Hardcover, 209 pages Published 2010 (originally 1903-04) Acquired March 2016 Read September 2016 |
by H. G. Wells
In the middle years of the nineteenth century there first became abundant in this strange world of ours a class of men, men tending for the most part to become elderly, who are called, and who, though they dislike it extremely, are very properly called ‘Scientists’. They dislike that word so much that from the columns of Nature, which was from the first their distinctive and characteristic paper, it is as carefully excluded as if it were – that other word which is the basis of all really bad language in the country. But the Great Public and its Press know better, and ‘Scientists’ they are, and when they emerge to any sort of publicity, ‘distinguished scientists’ and ‘eminent scientists’ and ‘well-known scientists’ is the very least we call them. (1)I found the first third of this novel hugely entertaining, mostly because of quotations like the above. The ways we stereotype scientists have scarcely changed at all in the past 112 years, and most of the jokes Wells makes about them, from their tendency to over-focus on the mundane to their inclination to produce incomprehensible graphs to their desire to eat free food at conferences, still hold true. At first, The Food of the Gods is about a pair of scientists, a chemist named Bensington and a physiologist named Redwood, who invent herakleophorbia a.k.a. boomfood a.k.a. the Food of the Gods, which causes organisms undergoing growth to grow without end: so soon there are giant chickens and giant babies, and once boomfood gets loose in the ecosystem, giant vines and giant wasps.

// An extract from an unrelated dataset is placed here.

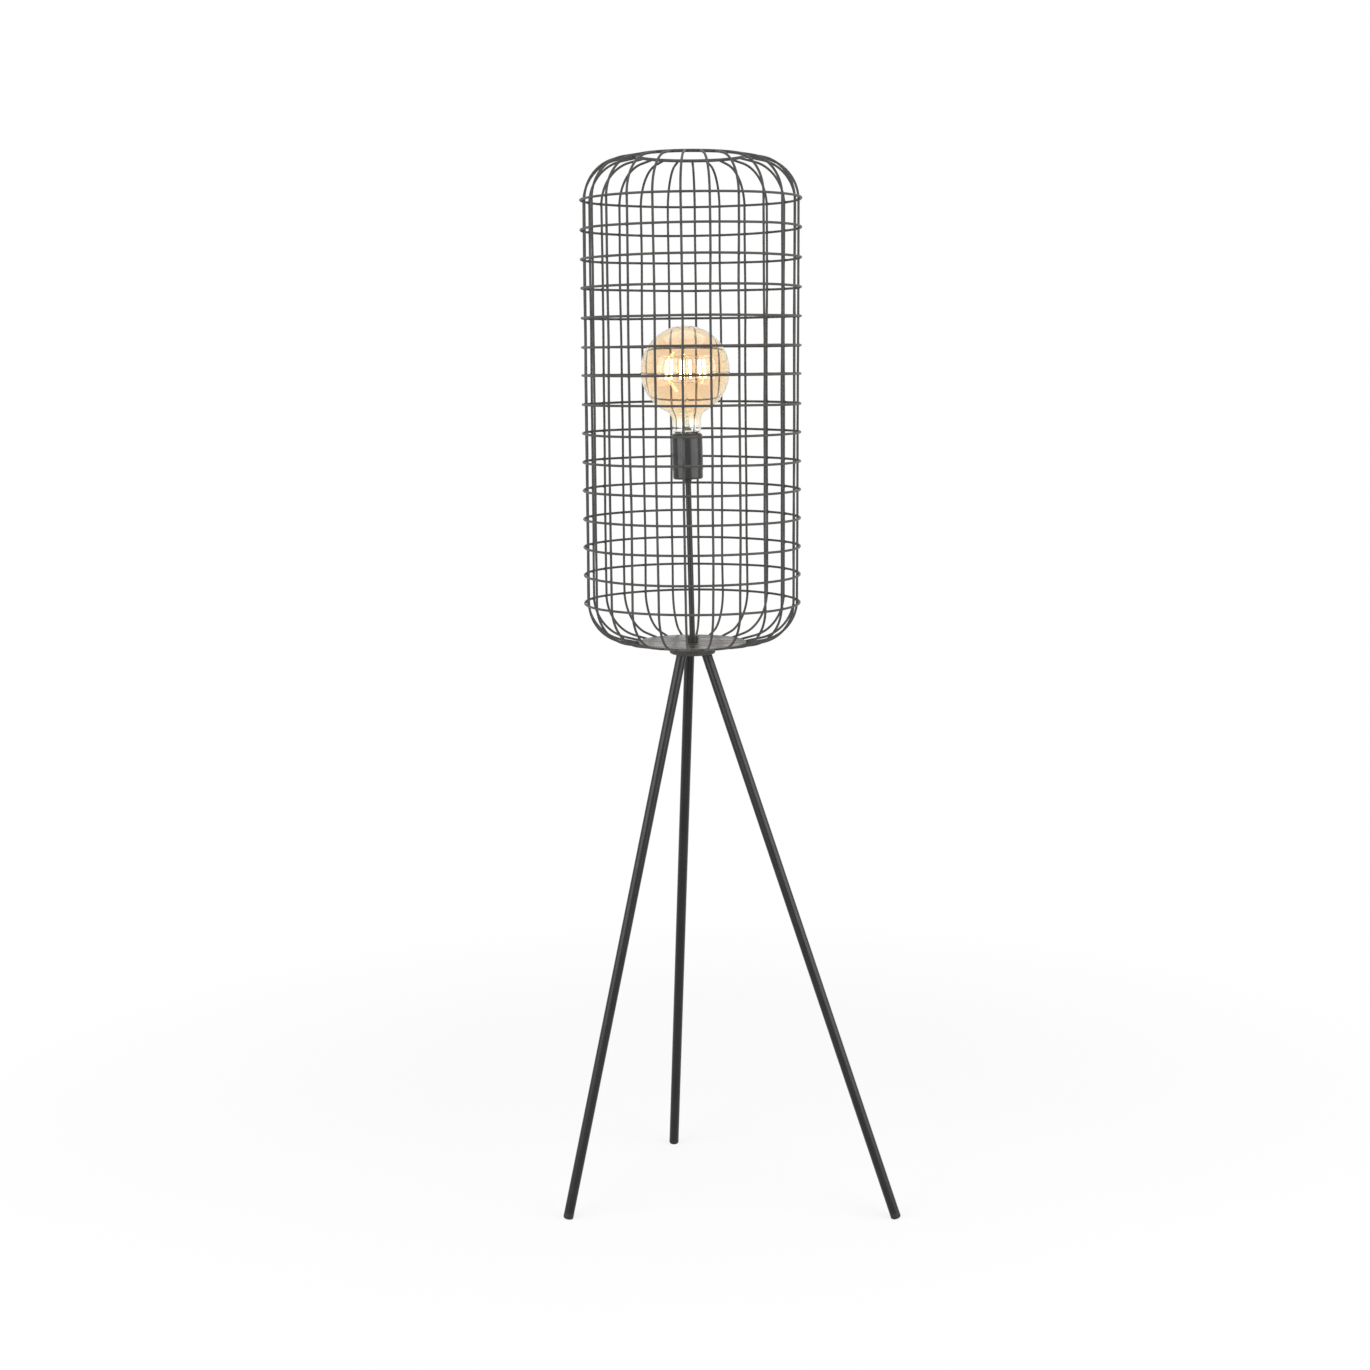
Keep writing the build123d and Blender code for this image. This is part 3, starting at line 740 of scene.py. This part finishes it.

The last two-thirds of the novel explore different facets of the emerging world of Giants, but I found this material considerably less entertaining than what had gone before. The Food of the Gods is a very different kind of science fiction than Wells was writing in the 1890s, far less about horrific effect and predicting a terrible end for humankind, and more about comedy and a vague hope of a better world. But on the other hand, this is the first Wells story I can think of where he begins with a technological invention and traces it forward, seeing how it would change society. His earlier sf works tend to just jump forward to a realized future (The Time Machine) or to have the invention be a one-off with no social impact (The Invisible Man). Depicting the emergence of a realized future society is a new move for him. Though in this case it's a world ruled by giants, which I suspect is more fanciful than most.
There's also a joke about how much Frederic Harrison loved Comte. I feel proud that I got it. I wonder how many modern readers do?